As previously reported, non-executive board members had raised concerns in 2017, but no action was taken.

Dr Kennedy branded that “shameful” and said “they need to go”.

But NHS Highland’s director of corporate communications Jane McGirk said the organisation’s chairman Professor Boyd Robertson and chief executive Iain Stewart have full confidence in the board.

She added: “These repeated personal attacks on individuals are an unmerited distraction from the important business of implementing the recommendations in the Sturrock review to which NHS Highland is fully committed.”

Brian Devlin, media manager for the whistle-blowers, said Dr Kennedy had raised legitimate concerns.

“His concerns are justifiable and to have been dismissed by Jane McGirk as ‘personal attacks on individuals’ and in particular ‘an unmerited distraction’ is highly offensive, inaccurate and unprofessional,” he said.

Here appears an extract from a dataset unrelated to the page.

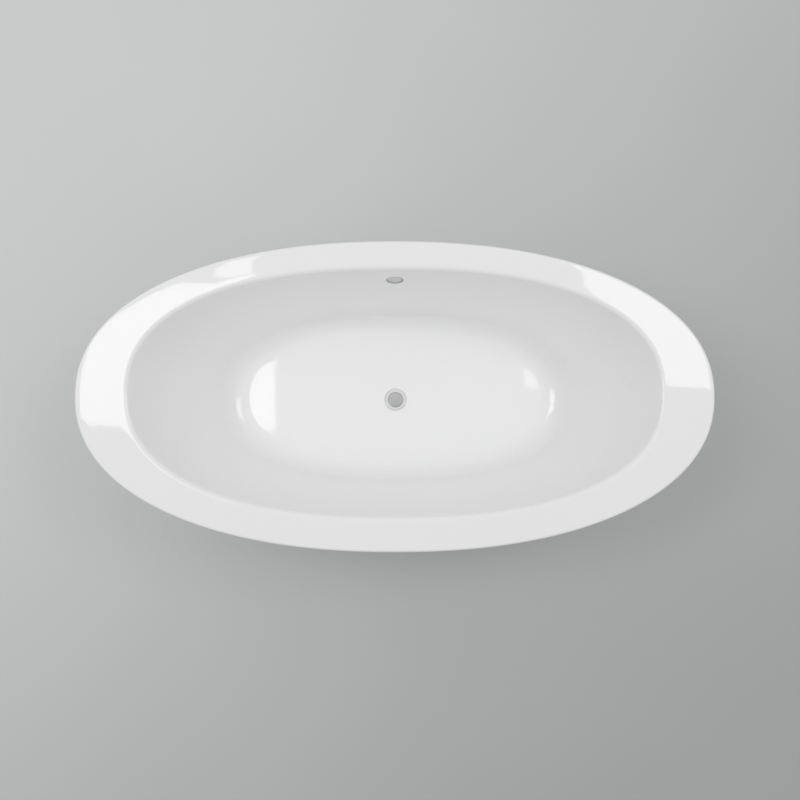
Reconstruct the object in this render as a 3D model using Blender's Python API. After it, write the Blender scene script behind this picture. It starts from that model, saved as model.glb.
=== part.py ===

The row came in the wake of revelations that NHS Highland could face a bill of more than £8 million to compensate bullied staff.

Health board bosses were quizzed by MSPs on Holyrood’s health committee this week and said they will be looking at compensation as part of their response to Sturrock’s inquiry.

Pamela Williams, senior employment solicitor at Law at Work incorporating Empire in Inverness, said that in a worst case scenario compensation claims could amount to £8.6 million.

At the same time the committee heard NHS Highland will need £19 million in Scottish Government loans over the next two years to balance its books.